Friday, January 23, 2009

Friday Funnies

I loved Laura's idea last Friday to post something funny.  So, here's an email I received:


And then the fight started....






My wife and I are watching "Who Wants To Be A Millionaire" while we were in bed. I turned to her and said, "Do you want to have sex?"

"No," she answered.

I then said, "Is that your final answer?"

She didn't even look at me this time, simply saying, "Yes."

So I said, "Then I'd like to phone a friend."

And then the fight started...



****



A woman is standing nude, looking in the bedroom mirror. She is not happy with what she sees and says to her husband, "I feel horrible; I look old, fat and ugly. I really need you to pay me a compliment."

The husband replies, "Your eyesight's darn near perfect."

And then the fight started.....

****





Saturday morning I got up early, quietly dressed, made my lunch, grabbed the dog, and slipped quietly into the garage. I hooked up the boat up to the truck, and proceeded to back out into a torrential downpour. The wind was blowing 50 mph, so I pulled back into the garage, turned on the radio, and discovered that the weather would be bad all day.

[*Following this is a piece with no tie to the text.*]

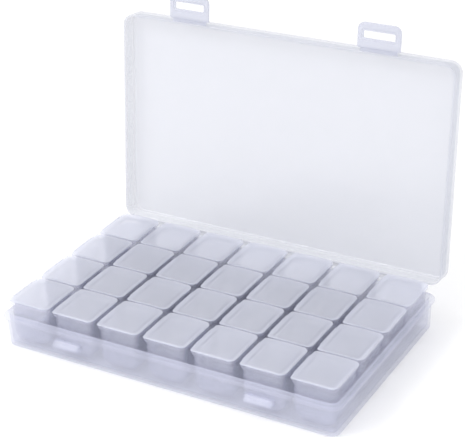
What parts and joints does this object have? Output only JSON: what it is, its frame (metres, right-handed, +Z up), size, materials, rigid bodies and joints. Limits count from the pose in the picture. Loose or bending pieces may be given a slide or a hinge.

I went back into the house, quietly undressed, and slipped back into bed.. I cuddled up to my wife's back, now with a different anticipation, and whispered, "The weather out there is terrible."

My loving wife of 10 years replied, "Can you believe my stupid husband is out fishing in that?"

And that's how the fight started ...

****





My wife and I were sitting at a table at my high school reunion, and I kept staring at a drunken lady swigging her drink as she sat alone at a nearby table. My wife asked, "Do you know her?"

"Yes," I sighed, "She's my old girlfriend. I understand she took to drinking right after we split up those many years ago, and I hear she hasn't been sober since."

"My God!" says my wife, "Who would think a person could go on celebrating that long?"

And then the fight started.....



****

I took my wife to a restaurant. The waiter, for some reason, took my order first. "I'll have the strip steak, medium rare, please."

He said, "Aren't you worried about the mad cow?"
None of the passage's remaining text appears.